Both lifters are originally from China. Two other lifters in Kazakhstan's team were recruited from China, while one switched nationalities from Russia.

—Karl Ritter — Twitter http://twitter.com/Karl-Ritter


Russia's Olympic committee is laying claim to over a dozen athletes born in once-Soviet Ukraine. And it's sparked an outcry in Kiev, the Ukrainian capital.

Some athletes are listed as born in the "Ukraine region" of Russia, while others are listed as coming from the Ukrainian cities of Lutsk and Lviv, which were described as Russian.

Similar mistakes were made for Georgia-born athletes.

Russia's Olympic Committee is now working to correct the data. But it's done little to appease widespread resentment as a result of centuries of Russian dominance which ended when Ukraine gained its independence in 1991.

—Vladimir Isachenkov — Twitter http://twitter.com/visachenkov


A Greek athlete has failed a doping test and is out of the Olympics. High jump champion Dimitris Chondrokoukis has tested positive for the steroid stanozolol.

His father — and coach — says the news is "surreal" and is asking for a follow-up test.

—Graham Dunbar — Twitter http://twitter.com/gdunbarap


The ruling has come down: Saudi Arabia's female judo competitor will not be allowed to wear a hijab during her matches.

Asian judo federations allow them, but in London the veil has been deemed dangerous. Judo includes strangleholds and chokeholds — and organizers think that could prove even more painful if there's something to tug.

They also think judo should be free of religion and politics.

Wojdan Ali Seraj Abdulrahim Shahrkhani is one of two female Saudi athletes here. The kingdom is allowing them to compete after the International Olympic Committee and human rights groups exerted intense pressure for an end to its practice of sending all-male teams to the games.

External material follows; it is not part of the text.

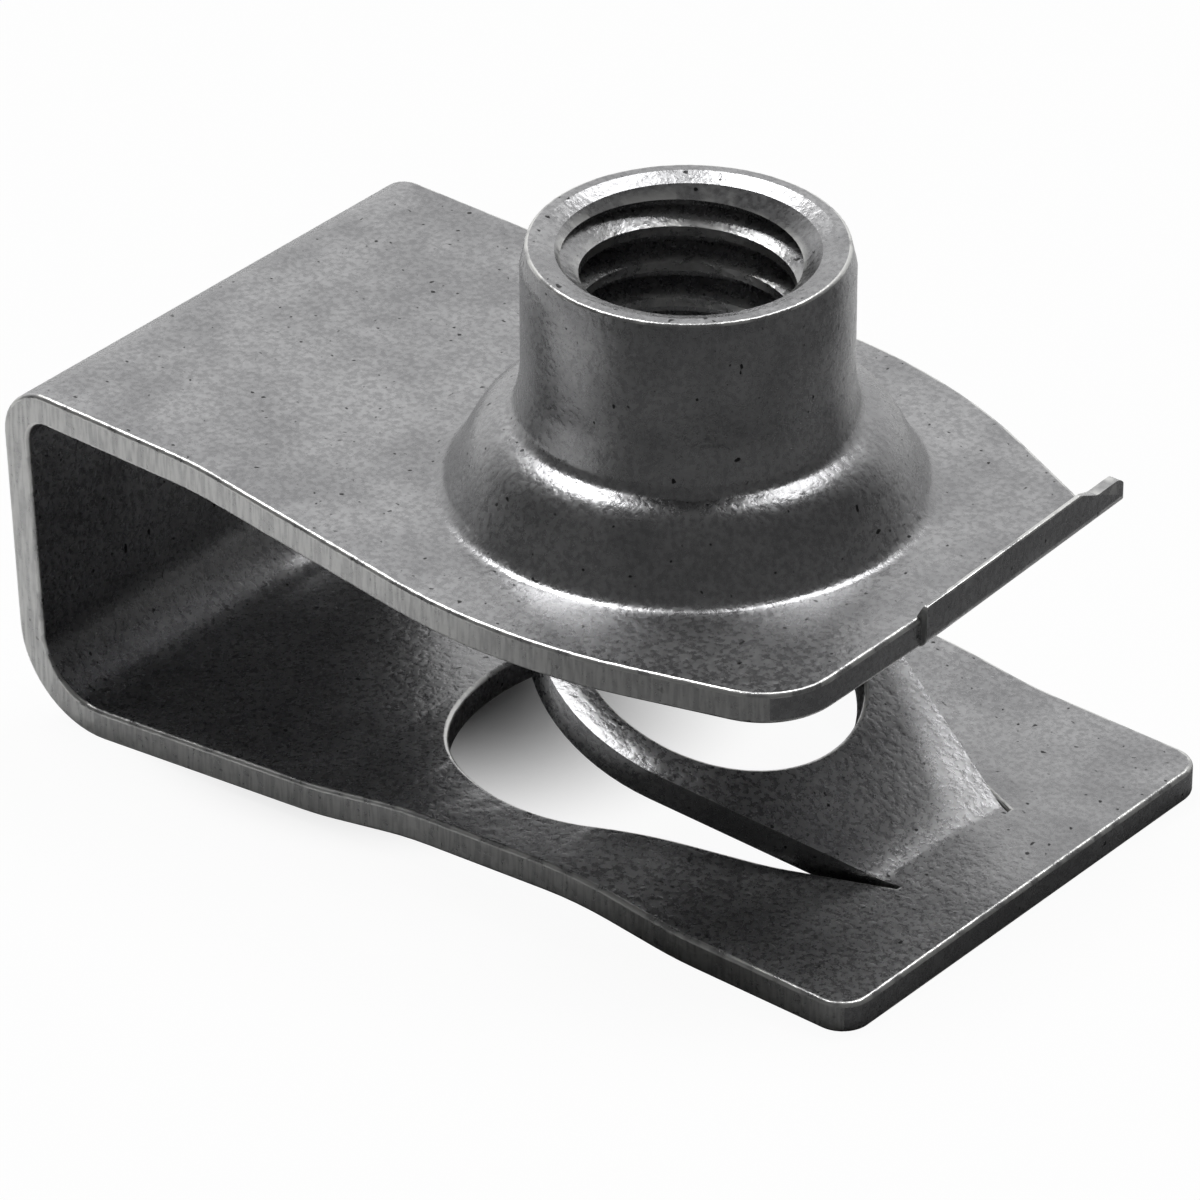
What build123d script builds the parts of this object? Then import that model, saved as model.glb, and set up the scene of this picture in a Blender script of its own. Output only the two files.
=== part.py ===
"""Spring steel U clip nut: a folded strip with a drawn, threaded barrel over a raised screw tongue.

Frame, in millimetres: the origin is on the thread's axis, in the upper leg's clamping underside. The
fold lies toward -X, the two free ends toward +X, and the barrel points along +Z. The functions below
draw the clip with the upper leg's top face at zero, and spring_nut raises it by the sheet's thickness.
"""
from math import acos, atan2, ceil, cos, radians, sin, sqrt, tan
import os

from build123d import *

# Strip
sheet = 1.05                 # thickness of the spring steel
strip_width = 17.9
fold_reach = 20.4            # thread axis to the outside of the fold
fold_height = 12.15          # upper leg's top face to the outer corner of the heel
fold_lean = 2.7              # degrees that the fold's wall leans inward on its way down
edge_round = 0.15            # sheared edges, tumbled smooth
crown_radius = 1.8           # outside radius of the upper bend
heel_radius = 3.2            # outside radius of the lower bend

# Upper leg
bulge_start = 12.3           # behind the axis, where the leg begins to widen
bulge_half_width = 10.8      # corner of the two flanks, before it is rounded
bulge_offset = 1.2           # that corner's place ahead of the axis
bulge_radius = 20.0
flank_radius = 12.0
leg_reach = 10.4             # sheared end, where the lip doesn't cover it
near_flank_end = 7.95        # half widths where the flanks' lines meet that end, before rounding
far_flank_end = 6.8
near_corner_radius = 2.6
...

—Maria Cheng — Twitter http://twitter.com/mylcheng


People are being let back into the mall. No word yet on what triggered the alarm or what led authorities to declare the area safe again.

—Diana Ingram


AP staff at Westfield Mall, just outside Olympic Park and its security perimeter, say everyone has been told to vacate the mall. An alarm is sounding.

People are gathering outside and being forbidden to go back in.

—Diana Ingram


The line to pick up event tickets at the City of Westminster College will-call is snaking through the campus Thursday with fans anxious to get their hands on the prized item. Among them: Michael Perkowski, a contractor for the U.S. military who drove directly to get his tickets after his plane touched down from Afghanistan.

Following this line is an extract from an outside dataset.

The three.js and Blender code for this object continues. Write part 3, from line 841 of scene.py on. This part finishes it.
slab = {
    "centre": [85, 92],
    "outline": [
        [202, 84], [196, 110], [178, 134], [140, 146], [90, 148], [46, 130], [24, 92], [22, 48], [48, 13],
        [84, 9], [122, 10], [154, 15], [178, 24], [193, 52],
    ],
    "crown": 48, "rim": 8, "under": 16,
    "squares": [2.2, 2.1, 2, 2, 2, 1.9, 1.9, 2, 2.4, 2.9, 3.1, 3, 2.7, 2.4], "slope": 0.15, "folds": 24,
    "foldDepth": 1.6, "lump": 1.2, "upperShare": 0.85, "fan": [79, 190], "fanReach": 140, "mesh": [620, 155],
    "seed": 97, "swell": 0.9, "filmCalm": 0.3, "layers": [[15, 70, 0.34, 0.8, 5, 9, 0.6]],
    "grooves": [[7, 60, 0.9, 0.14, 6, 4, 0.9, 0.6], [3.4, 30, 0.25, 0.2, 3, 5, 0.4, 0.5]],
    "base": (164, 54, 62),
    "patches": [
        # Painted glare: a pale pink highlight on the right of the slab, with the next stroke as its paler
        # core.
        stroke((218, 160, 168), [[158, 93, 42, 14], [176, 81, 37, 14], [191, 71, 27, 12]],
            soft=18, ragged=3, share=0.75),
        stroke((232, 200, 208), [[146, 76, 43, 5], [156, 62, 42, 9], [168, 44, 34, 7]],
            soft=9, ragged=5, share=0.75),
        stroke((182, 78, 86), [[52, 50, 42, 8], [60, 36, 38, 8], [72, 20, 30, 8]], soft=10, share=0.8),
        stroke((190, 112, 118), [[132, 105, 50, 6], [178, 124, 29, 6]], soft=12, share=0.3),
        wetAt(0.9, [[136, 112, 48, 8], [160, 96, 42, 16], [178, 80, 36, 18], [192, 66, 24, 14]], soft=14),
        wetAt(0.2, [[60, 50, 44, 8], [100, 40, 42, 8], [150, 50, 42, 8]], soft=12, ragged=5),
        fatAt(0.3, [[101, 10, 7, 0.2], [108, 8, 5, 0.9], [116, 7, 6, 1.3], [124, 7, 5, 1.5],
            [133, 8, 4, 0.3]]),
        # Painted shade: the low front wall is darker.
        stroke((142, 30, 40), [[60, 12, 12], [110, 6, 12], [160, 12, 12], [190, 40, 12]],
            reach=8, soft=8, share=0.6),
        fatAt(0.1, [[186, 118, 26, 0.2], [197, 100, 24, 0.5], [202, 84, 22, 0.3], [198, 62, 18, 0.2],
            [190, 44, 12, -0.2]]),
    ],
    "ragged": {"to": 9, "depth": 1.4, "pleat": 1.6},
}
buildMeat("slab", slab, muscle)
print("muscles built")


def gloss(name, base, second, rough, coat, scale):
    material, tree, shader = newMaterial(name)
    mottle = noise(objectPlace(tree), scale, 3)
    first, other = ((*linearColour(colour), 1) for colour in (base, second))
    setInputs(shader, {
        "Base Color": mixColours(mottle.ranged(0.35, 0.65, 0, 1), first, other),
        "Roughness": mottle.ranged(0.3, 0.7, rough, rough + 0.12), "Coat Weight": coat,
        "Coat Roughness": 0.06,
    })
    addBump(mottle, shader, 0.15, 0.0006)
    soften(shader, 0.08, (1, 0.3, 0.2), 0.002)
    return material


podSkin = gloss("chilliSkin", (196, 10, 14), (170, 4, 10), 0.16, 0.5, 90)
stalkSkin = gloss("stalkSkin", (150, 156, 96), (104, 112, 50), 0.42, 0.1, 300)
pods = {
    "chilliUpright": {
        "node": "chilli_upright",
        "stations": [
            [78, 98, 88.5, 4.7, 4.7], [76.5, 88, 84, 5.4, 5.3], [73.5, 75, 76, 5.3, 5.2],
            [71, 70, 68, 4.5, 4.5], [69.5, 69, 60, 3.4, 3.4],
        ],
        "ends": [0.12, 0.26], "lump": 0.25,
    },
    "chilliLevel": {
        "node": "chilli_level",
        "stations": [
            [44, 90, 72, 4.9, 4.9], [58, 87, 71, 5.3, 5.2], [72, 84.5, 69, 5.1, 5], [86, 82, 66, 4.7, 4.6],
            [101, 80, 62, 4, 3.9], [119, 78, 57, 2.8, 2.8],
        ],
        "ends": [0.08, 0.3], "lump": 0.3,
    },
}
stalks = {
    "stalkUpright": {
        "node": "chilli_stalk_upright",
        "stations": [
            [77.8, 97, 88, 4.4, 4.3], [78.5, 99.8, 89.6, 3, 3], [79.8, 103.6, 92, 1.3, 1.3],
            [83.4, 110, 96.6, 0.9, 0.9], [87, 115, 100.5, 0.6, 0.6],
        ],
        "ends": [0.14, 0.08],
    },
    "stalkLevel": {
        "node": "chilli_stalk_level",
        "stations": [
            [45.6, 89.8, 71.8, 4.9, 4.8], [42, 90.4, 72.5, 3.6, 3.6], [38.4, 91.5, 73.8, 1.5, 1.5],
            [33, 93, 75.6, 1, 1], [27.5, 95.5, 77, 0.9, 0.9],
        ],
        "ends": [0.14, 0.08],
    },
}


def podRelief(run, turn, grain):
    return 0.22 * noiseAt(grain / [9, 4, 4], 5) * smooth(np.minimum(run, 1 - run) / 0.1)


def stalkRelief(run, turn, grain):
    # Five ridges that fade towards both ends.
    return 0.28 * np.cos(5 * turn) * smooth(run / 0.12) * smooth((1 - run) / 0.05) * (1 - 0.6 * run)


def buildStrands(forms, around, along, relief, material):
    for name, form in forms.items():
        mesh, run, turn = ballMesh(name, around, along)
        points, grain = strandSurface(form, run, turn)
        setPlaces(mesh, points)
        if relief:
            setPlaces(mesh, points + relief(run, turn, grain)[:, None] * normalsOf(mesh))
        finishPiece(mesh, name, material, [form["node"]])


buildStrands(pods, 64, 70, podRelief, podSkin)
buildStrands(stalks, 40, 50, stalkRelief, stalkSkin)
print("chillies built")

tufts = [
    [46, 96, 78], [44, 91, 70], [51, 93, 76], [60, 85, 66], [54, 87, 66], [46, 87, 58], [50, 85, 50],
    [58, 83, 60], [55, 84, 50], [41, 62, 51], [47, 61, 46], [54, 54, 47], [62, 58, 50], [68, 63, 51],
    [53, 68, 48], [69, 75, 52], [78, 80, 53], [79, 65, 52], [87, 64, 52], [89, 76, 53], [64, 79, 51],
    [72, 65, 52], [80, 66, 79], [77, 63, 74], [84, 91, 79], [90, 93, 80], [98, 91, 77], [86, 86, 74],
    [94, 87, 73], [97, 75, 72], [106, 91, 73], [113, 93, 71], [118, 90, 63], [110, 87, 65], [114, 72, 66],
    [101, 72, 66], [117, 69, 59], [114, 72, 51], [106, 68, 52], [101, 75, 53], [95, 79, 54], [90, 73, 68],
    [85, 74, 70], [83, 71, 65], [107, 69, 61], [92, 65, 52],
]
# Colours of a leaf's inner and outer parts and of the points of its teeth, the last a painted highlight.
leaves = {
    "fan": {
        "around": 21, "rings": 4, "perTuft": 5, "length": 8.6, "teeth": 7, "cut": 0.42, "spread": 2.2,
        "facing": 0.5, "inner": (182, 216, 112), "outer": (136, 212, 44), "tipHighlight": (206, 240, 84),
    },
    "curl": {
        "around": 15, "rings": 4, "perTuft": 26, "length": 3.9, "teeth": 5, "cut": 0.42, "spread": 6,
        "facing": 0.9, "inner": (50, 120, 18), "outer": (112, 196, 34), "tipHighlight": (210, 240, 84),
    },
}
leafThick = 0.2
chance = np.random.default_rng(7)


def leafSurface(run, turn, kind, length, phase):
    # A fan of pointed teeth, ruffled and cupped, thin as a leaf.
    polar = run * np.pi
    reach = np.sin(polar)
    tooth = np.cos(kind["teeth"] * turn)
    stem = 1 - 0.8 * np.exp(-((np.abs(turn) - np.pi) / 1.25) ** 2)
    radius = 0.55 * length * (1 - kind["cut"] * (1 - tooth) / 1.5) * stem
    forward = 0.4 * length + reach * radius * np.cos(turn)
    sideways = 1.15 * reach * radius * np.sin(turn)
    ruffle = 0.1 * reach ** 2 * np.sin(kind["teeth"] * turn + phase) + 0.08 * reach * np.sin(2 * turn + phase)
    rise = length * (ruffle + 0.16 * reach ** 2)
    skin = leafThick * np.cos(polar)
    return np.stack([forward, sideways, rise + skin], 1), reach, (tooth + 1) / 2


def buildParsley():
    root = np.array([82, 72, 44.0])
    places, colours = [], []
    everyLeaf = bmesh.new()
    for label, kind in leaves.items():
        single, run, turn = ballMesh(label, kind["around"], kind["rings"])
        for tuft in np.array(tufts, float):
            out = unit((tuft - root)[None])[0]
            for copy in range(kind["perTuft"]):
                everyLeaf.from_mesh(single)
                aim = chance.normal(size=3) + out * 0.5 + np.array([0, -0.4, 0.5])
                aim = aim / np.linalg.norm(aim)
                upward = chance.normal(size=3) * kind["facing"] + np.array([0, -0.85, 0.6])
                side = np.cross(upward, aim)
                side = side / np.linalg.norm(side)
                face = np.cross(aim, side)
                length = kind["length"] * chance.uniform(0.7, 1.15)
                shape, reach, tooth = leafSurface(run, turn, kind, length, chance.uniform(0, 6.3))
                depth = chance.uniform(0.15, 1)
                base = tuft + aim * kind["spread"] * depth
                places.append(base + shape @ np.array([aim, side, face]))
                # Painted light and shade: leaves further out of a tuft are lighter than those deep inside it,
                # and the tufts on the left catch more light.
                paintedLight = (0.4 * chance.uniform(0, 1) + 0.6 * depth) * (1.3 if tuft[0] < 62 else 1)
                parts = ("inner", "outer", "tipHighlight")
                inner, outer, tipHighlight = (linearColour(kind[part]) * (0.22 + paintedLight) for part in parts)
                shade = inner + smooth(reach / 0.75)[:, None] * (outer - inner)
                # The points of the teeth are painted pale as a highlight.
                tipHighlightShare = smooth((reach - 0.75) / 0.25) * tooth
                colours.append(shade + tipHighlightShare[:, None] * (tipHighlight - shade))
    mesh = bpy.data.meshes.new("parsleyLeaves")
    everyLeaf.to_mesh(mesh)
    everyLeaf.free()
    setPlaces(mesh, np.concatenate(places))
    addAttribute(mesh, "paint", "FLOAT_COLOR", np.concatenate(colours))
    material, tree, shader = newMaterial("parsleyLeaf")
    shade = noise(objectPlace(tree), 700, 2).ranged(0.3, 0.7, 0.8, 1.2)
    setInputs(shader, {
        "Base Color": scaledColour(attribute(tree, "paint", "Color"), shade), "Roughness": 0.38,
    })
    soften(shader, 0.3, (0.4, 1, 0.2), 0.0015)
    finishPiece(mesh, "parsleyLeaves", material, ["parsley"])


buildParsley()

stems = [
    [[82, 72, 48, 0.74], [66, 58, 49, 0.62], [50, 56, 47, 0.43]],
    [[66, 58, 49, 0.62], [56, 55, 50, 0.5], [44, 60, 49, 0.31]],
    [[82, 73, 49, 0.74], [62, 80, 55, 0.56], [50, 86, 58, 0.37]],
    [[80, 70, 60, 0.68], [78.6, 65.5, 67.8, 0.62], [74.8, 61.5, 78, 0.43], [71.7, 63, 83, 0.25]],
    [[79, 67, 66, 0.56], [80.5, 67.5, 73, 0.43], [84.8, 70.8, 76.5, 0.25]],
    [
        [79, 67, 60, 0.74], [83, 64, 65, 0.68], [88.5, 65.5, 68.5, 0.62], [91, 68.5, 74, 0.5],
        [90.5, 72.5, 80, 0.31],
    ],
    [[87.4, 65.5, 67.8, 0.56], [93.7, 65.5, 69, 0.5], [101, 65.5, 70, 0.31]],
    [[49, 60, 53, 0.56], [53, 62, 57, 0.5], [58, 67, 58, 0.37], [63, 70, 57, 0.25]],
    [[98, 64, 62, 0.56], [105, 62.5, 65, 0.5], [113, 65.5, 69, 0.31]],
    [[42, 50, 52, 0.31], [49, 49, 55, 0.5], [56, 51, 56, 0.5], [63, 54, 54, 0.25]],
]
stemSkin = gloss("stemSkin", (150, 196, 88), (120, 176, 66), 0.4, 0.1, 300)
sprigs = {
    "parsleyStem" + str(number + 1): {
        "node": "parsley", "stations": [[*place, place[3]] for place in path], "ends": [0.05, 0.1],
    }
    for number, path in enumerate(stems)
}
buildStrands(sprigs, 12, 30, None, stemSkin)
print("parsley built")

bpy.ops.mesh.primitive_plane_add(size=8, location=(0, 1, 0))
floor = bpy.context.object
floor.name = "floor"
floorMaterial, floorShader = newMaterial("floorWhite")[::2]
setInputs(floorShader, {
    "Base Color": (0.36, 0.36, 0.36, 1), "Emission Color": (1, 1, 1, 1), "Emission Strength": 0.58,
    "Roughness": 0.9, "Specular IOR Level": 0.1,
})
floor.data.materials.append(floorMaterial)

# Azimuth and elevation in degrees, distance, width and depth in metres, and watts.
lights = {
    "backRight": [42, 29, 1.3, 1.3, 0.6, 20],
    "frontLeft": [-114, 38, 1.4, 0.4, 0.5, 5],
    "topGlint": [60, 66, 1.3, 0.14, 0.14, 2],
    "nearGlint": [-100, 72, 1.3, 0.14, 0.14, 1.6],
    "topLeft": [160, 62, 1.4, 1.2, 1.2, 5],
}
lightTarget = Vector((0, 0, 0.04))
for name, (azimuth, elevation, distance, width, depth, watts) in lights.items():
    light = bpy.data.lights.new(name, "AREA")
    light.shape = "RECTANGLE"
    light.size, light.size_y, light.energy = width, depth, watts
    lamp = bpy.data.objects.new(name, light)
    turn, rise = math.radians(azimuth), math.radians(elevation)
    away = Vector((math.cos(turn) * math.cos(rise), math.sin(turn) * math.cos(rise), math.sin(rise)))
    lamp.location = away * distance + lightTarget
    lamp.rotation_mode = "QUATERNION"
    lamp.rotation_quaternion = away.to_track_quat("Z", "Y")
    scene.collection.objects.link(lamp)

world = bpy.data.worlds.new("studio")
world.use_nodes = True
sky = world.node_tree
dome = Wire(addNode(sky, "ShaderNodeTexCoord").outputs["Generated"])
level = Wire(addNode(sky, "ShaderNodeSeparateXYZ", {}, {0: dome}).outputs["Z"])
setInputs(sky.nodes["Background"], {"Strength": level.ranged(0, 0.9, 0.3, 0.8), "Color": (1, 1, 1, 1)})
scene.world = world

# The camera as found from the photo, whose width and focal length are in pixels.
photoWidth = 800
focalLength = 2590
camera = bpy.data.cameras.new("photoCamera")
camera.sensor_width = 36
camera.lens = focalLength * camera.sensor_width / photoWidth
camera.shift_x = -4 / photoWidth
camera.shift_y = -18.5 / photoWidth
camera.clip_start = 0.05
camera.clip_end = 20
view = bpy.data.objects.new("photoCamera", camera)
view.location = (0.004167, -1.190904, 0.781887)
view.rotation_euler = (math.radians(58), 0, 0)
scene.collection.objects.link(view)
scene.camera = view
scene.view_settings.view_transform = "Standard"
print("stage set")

Perkowski says his ticket-buying odyssey began 18 months ago when he was working for the Army in Iraq. He went through the early bidding process and finally scored tickets to three of his 24 choices within the last few months.

Now in Afghanistan working with the U.S. Marine Corps, he says he was coming to the Games regardless of what tickets he landed.

"I don't take too many vacations, so I was doing this no matter what," he says. "We took that long flight, drove forever to come straight here but I don't care. It's all worth it."